Bookkeeping is an important part of running your business. If you do not keep accurate records of your business expenses, you will not be able to prove them and therefore claim deductions. An auditor may disallow the deductions, burdening you with back taxes and penalties. If you do not keeping accurate records, you cannot be sure exactly what your business expenses were for any given year and you can end up paying excessive taxes on your return.
The sample journal entries illustrate what information is commonly written in an accounting ledger.
In any type of business, it is important to know how much money is coming in and how much money is going out. Money coming into the business is revenues; money going out is expenses.
Cash Receipt Journal
This is the amount of money brought into the business. This includes cash, checks, and your accounts receivable. For service firms, you should keep a journal at least on a weekly basis; for other types of firms, you should update it daily. The number of times you update your journal depends on how many transactions take place in a day. If you have many transactions, it is better to update frequently for greater manageability. Each journal entry should show:
- The date when the transaction occurred.

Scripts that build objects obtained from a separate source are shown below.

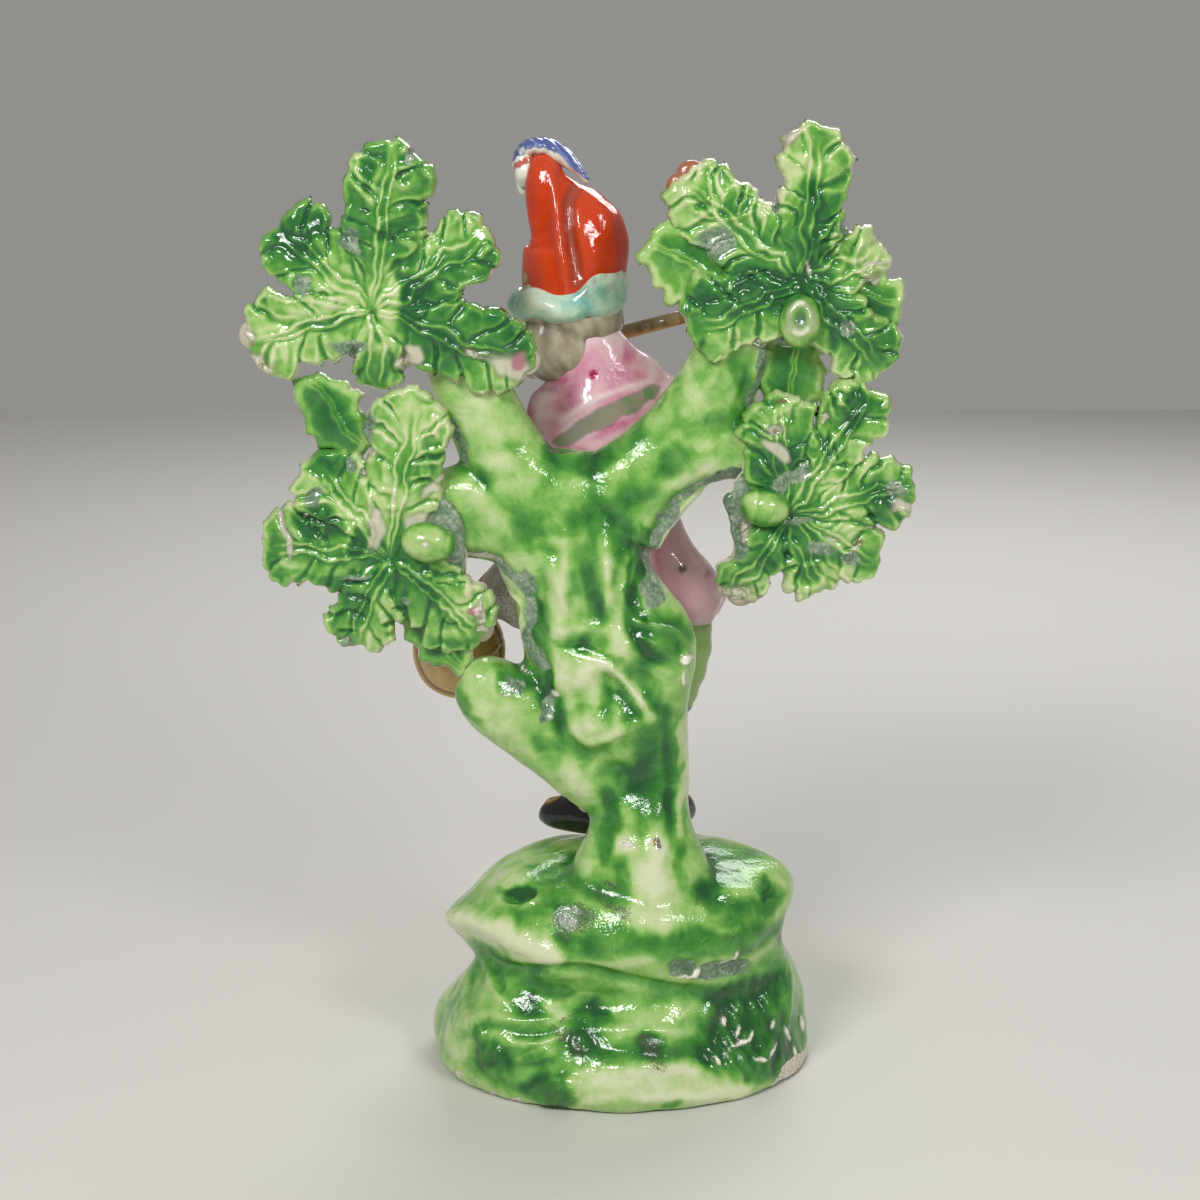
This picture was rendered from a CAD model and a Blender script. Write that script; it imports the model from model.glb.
# %% [markdown]
# # A bocage figure in glazed earthenware
# A flute player stands on a rocky mound in front of a short tree, and the tree's boughs end in sprays of
# pressed leaves. Potters made such ornaments in moulds, stuck the parts together with slip, sponged them
# with coloured glazes and fired them as one piece. This file rebuilds the surface of that one piece around
# the solid that carries its size, so everything here has to stay where that solid is.

# %% Load the frame
import math
import bpy
import numpy as np
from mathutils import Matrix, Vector


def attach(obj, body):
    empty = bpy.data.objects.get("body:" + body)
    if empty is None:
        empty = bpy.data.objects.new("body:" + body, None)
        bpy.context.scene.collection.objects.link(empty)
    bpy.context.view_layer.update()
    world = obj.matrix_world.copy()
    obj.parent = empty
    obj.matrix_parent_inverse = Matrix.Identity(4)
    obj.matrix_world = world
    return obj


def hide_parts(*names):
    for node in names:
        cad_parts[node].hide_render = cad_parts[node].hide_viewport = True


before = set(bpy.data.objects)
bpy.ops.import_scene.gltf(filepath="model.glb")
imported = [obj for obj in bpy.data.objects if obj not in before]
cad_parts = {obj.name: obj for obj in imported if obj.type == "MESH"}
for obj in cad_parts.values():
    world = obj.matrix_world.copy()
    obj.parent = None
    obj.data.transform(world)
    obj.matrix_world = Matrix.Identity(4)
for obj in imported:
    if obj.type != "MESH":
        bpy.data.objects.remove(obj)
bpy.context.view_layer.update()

# %% [markdown]
# ## Places and sizes
# The ornament is described as the photograph shows it, from behind: X to the right, Y away towards the
# player's front, Z up, all in millimetres. The frame has the player facing the other way, in metres, so
# one function turns every point half round and scales it. The tree and the player are free forms, and
# their points are hundredths of their own heights, counted from where each stands on the mound.

# %% Places and sizes
MM = 0.001
MOUND_WIDTH = 68.0
MOUND_DEPTH = 54.0
MOUND_HEIGHT = 38.0
TREE = {"foot": np.array([0.0, -5.0, MOUND_HEIGHT]), "unit": 1.27}
PLAYER = {"foot": np.array([0.0, 10.0, MOUND_HEIGHT]), "unit": 1.2}


def at(owner, places):
    return owner["foot"] + owner["unit"] * np.asarray(places, float)


def in_hundredths(owner, points):
    """The inverse of at."""
    return (points - owner["foot"]) / owner["unit"]


def to_frame(points):
    return np.asarray(points, float) * np.array([-MM, -MM, MM])


def smooth_step(value, low, high):
    share = np.clip((value - low) / (high - low), 0.0, 1.0)
    return share * share * (3 - 2 * share)


def bell(value, width):
    return np.exp(-((value / width) ** 2))


def leaning(right, up, degrees):
    """The same places measured along axes that lean by so many degrees, the first one up to the right."""
    turn = math.radians(degrees)
    return right * math.cos(turn) + up * math.sin(turn), up * math.cos(turn) - right * math.sin(turn)


print("tree", TREE["unit"] * 100, "mm tall, player", PLAYER["unit"] * 100, "mm tall")

# %% [markdown]
# ## Closed shells
# A bough, a sleeve or a shoe is a round form that runs along a bent line and swells on the way. A spline
# through a few stations gives that line and its girth, and a ring of points at each step gives the shell.
# Lumps are spheres pressed to three half sizes. Shells are plain arrays, so they cost nothing until they
# are fused.

# %% Closed shells
def spline(knots, steps):
    knots = np.asarray(knots, float)
    padded = np.vstack([2 * knots[0] - knots[1], knots, 2 * knots[-1] - knots[-2]])
    t = np.linspace(0, len(knots) - 1, steps + 1)
    i = np.minimum(t.astype(int), len(knots) - 2)
    f = (t - i)[:, None]
    a, b, c, d = padded[i], padded[i + 1], padded[i + 2], padded[i + 3]
    return b + 0.5 * f * (c - a + f * (2 * a - 5 * b + 4 * c - d + f * (3 * (b - c) + d - a)))


def ring_faces(rows, sides):
    """Quads between rows of points, then fans to two poles that follow the last row."""
    row, side = np.meshgrid(np.arange(rows - 1), np.arange(sides), indexing="ij")
    after = (side + 1) % sides
    here, above = row * sides, (row + 1) * sides
    quads = np.stack([here + side, here + after, above + after, above + side], -1).reshape(-1, 4).tolist()
    first, last = rows * sides, rows * sides + 1
    top = (rows - 1) * sides
    for k in range(sides):
        n = (k + 1) % sides
        quads += [[first, n, k], [last, top + k, top + n]]
    return quads


def unit_rows(vectors):
    return vectors / np.maximum(np.linalg.norm(vectors, axis=1, keepdims=True), 1e-9)


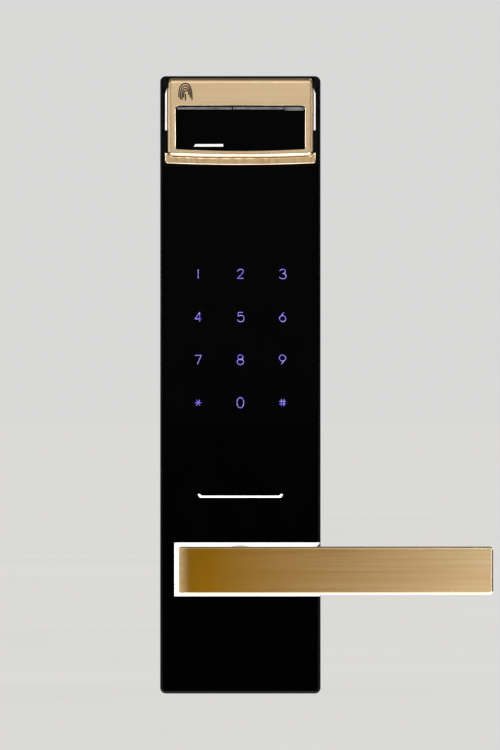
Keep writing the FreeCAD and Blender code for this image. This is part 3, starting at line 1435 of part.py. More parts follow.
BUILDERS = [
    outer_housing, glass_tape, front_glass, status_light_bar,
    touch_film, key_light_guide, main_board, key_leds, board_chips, cable_sockets, speaker, board_screws,
    fingerprint_bay, bay_lip, side_rails, sensor_module, sensor_trim, sensor_board, sensor_ribbon, bay_screws,
    cover_frame, cover_window, cover_trim, cover_backing, cover_screws, cover_magnet, cover_hinge_bar,
    cover_spring, cover_bumpers,
    lever_arm, lever_face_plate, lever_set_screw, lever_base_plate, base_plate_screws, hub_bushing,
    hub_washer, hub_retaining_ring, spindle, spring_cassette, cassette_lid, cassette_screws, drive_hub,
    return_spring,
    rear_chassis, door_gasket, chassis_screws, mounting_posts, cable_grommet, tamper_switch,
    battery_contacts,
]


def main():
    doc = FreeCAD.newDocument("DoorLock")
    layout = Layout(write_sheet(doc))
    for build in BUILDERS:
        build(doc, layout)
    doc.recompute()
    check(doc)
    os.makedirs("parts", exist_ok=True)
    for part in PARTS:
        part.Shape.exportStep(f"parts/{part.Label}.step")
        print(f"{part.Label}: {len(part.Shape.Solids)} solid(s), {part.Shape.Volume:.1f} mm3")


main()
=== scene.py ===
"""Looks of a keypad and fingerprint door lock: its finished pieces, its materials and a studio stage.

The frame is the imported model's own: metres, +X to the right and +Z up as the user faces the door, and +Y
into the door, so the lock's front faces -Y. The origin is on the spindle axis at the door's face.
"""

import json
import math

import bmesh
import bpy
from mathutils import Matrix, Vector


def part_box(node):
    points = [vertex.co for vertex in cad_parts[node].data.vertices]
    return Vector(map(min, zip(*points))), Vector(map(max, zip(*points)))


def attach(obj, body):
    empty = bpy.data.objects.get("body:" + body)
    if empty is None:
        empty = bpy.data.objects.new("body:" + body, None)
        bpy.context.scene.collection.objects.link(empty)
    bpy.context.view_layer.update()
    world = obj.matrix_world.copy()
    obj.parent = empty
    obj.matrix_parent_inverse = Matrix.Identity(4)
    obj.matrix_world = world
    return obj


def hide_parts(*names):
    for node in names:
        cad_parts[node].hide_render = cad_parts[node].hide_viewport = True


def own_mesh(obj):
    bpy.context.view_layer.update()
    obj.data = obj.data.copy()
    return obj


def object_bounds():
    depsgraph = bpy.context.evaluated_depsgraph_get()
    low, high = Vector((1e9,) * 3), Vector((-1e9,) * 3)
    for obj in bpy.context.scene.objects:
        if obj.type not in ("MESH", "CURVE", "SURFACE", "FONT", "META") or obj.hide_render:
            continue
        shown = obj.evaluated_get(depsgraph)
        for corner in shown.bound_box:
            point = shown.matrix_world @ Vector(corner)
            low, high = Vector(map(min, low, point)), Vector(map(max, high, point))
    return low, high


bl_info = {
    "name": "Door lock finishes",
    "version": (1, 0, 0),
    "blender": (4, 5, 0),
    "location": "3D View > Sidebar > Door Lock",
    "description": "Builds the visible pieces and materials of a keypad door lock with a lever handle",
    "category": "Object",
}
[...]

- The name of the person or the institution that wrote the check or paid in cash.
- The amount received by your company.
- The reason for the payment.
Cash Disbursement Journal
This journal records monies you paid out to run your business; you should try to pay with checks whenever possible, as it is easier to keep track of your financial picture. In this journal you should record:
- The date.
- The check number.
- The name of the payee.
- The amount.
- The reason for the payment.
The ledger is a document that summarizes all of the money that goes in and out of your business. You transfer information from your journals into the ledger. All of your transactions in the journals are then added and balanced at the end of the month.
If you do not make an entry at the point of sale, you should at least make record of all your sales on a daily basis. This will help you not only keep better records, but identify what is selling and what is not.
Accounts receivable are payments due to your company that you have not yet collected. For example, if you sold an item or a service with payment terms of 30, 60, or 90 days, then this transaction falls under your accounts receivable. You should register the sale in your cash journal when the money is actually received, not when the transaction took place.
The IRS expects you to be able to prove all of your deductions, so saving receipts or bank account information is crucial. If you are audited, you might be asked to produce this documentation years in the future. Make sure you create a good system for archiving and retrieving those records. It is a good idea to have an “in-box” where you can keep all your receipts, statements, bills, and other relevant papers. You or your bookkeeper will then sort through the material and put the right entry on the journals and ledgers.
As you can see, this is tedious work, and it is better to hire somebody to handle those records. If you want to tackle this yourself, however, then we recommend purchasing a software package such as QuickBooks®, popular small-business accounting software.